Typically, resistance evaluation of solder joints and connectors involves measuring the resistance across the connection points. In a simple setup, a small current is passed through the connection, and the resulting voltage drop is measured to calculate the resistance.

However, as the components become smaller and more complex, so do the challenges associated with measuring resistance. The delicate nature of solder joints—especially in high-performance devices like BGAs and CSPs—means that even small cracks or fatigue could lead to significant electrical resistance issues. Evaluating these connections accurately requires high precision and the ability to detect even the most minute changes in resistance.

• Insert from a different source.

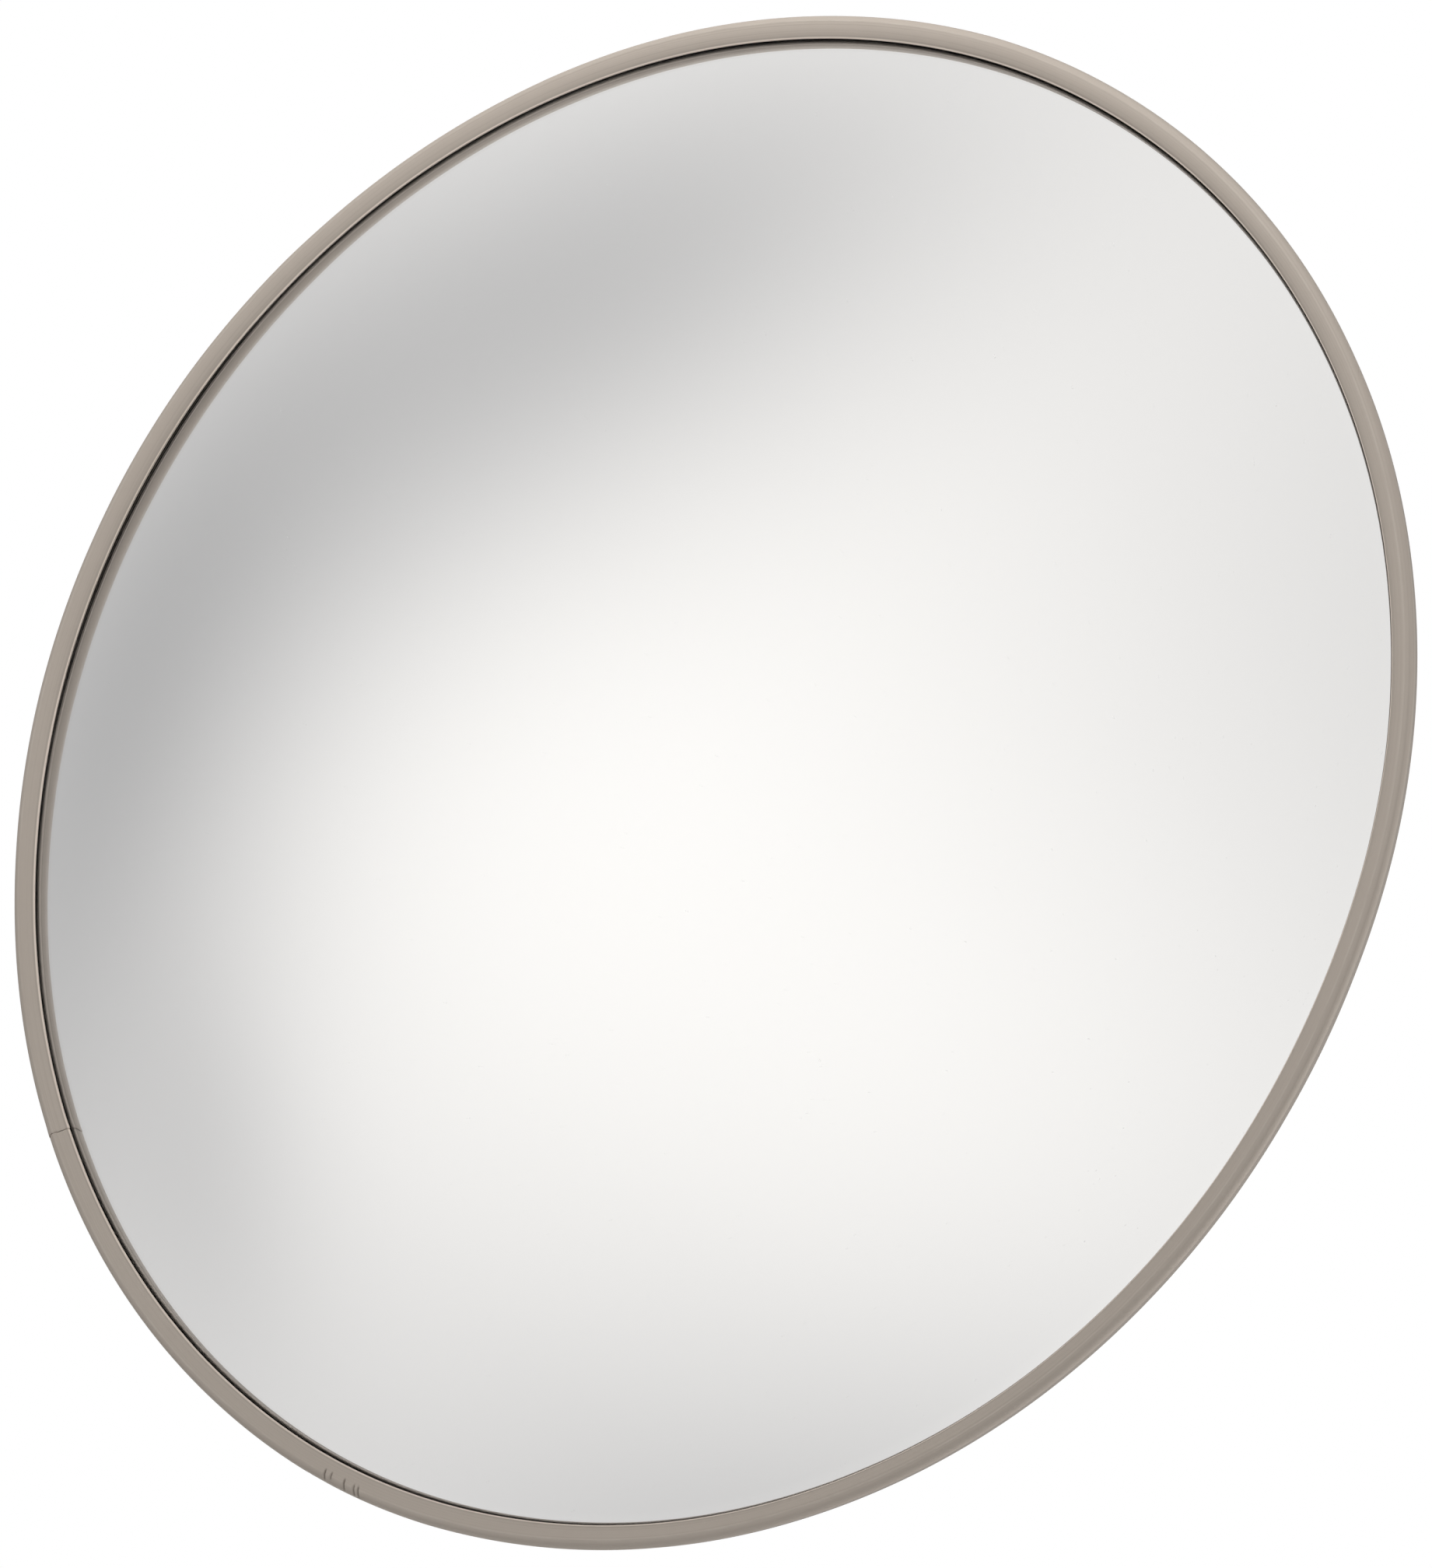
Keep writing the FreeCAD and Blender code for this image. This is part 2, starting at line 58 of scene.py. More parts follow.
TAU = 2 * math.pi
nodes = frame["nodes"]
joints = {joint["name"]: joint for joint in frame["joints"]}

# Places taken from the CAD model, mm
trim_lo, trim_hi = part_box("edge_trim")
TRIM_R = float(round((trim_hi[0] - trim_lo[0]) / 2 / MM))
CREST_Y = round(trim_lo[1] / MM, 1)
PAN_Y = joints["pan"]["pos_m"][1] / MM
TILT_Y = joints["tilt"]["pos_m"][1] / MM
bracket_lo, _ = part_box("head_bracket")
screws_lo, screws_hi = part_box("bracket_screws")

# Mirror sheet, mm: a spherical dome with a flat flange round it
SHEET_R = 457.0
SHEET_T = 2.2
DOME_R = 900.0                  # radius of the sphere
BASE_R = 446.8                  # where the sphere would meet the flange
FLANGE_T = 6.5                  # depth of the flange's front
CENTRE_T = FLANGE_T + math.sqrt(DOME_R ** 2 - BASE_R ** 2)


# ------------------------------------------------------------------ mesh helpers
def new_object(name, verts, faces, uv=None):
    """Smooth-shaded object. verts in mm; uv is one (u, v) in metres per vertex."""
    mesh = bpy.data.meshes.new(name)
    points = np.asarray(verts, np.float64) * MM
    mesh.from_pydata([tuple(p) for p in points], [], [tuple(int(i) for i in f) for f in faces])
    mesh.validate()
    mesh.polygons.foreach_set("use_smooth", [True] * len(mesh.polygons))
    if uv is not None:
        layer = mesh.uv_layers.new(name="along")
        index = np.zeros(len(mesh.loops), np.int32)
        mesh.loops.foreach_get("vertex_index", index)
        layer.data.foreach_set("uv", np.asarray(uv, np.float32)[index].ravel())
    mesh.update()
    return linked(name, mesh)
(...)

Challenges in Resistance Testing

While traditional resistance measurement methods provide valuable data, they often fall short when it comes to the following challenges:

Extreme Conditions: Many semiconductor devices operate in environments with fluctuating temperatures, which can induce stress on the solder joints and connectors. Evaluating resistance under both low and high-temperature thermal cycles is essential to accurately assess the durability of these connections.

Small and Complex Components: As electronic components shrink, the contact points for measuring resistance become increasingly tiny and complex. This calls for specialised tools that can measure extremely small resistance changes.

Data Management: With multiple measurements to track and manage, especially when conducting tests across a range of conditions, it becomes essential to have a systematic approach to data storage, analysis, and reporting.

Efficiency: For manufacturers testing large volumes of components, being able to run evaluations efficiently while maintaining high accuracy is crucial.

How the Espec Solder Joint Evaluation System Solves These Challenges

The Espec AMR System is designed to overcome these challenges by offering advanced features that support high-precision measurement in a thermal cycling environment. Choose from a direct electric current (AMR-UD) or alternating electric current (AMR-UA) system for measuring micro currents applied to the specimen during conductor resistance measurement.

High Precision Measurement Across Temperature Cycles
The system allows continuous measurement of resistance values under both low and high-temperature conditions, mimicking real-world operational environments. This capability is vital for accurately evaluating the durability of solder joints and connector contacts under thermal stress, which can lead to minute resistance changes that signal potential failures.

Wide Measurement Range
The system offers a wide measurement range, enabling it to detect minute resistance changes that might go unnoticed in traditional evaluation setups. This allows for more sensitive testing and accurate detection of cracks or fatigue in the joints.

4-Terminal Measurement Method
A 4-terminal measurement method ensures that the resistance measurement is highly accurate and provides a more reliable reading, which is critical when testing small or complex semiconductor components.

Multi-Channel Evaluations
The system supports multi-channel evaluations, allowing you to test up to 280 channels simultaneously. This capability greatly enhances testing efficiency and accuracy, especially when evaluating large volumes of components.

Easy Integration with Environmental Test Chambers
The Espec system can be connected to environmental test chambers, providing full control over temperature and humidity conditions. This integration allows for continuous monitoring and scheduling, making it easier to manage and track test parameters. Automated alarms are triggered if failures are detected, ensuring quick identification and mitigation of issues.

Seamless Data Management
Data storage and processing are automated and managed through a computer system, making it easy to analyse results using spreadsheet software or other data processing tools. The system also allows for LAN compatibility, enabling remote monitoring and management of testing procedures, improving the overall workflow.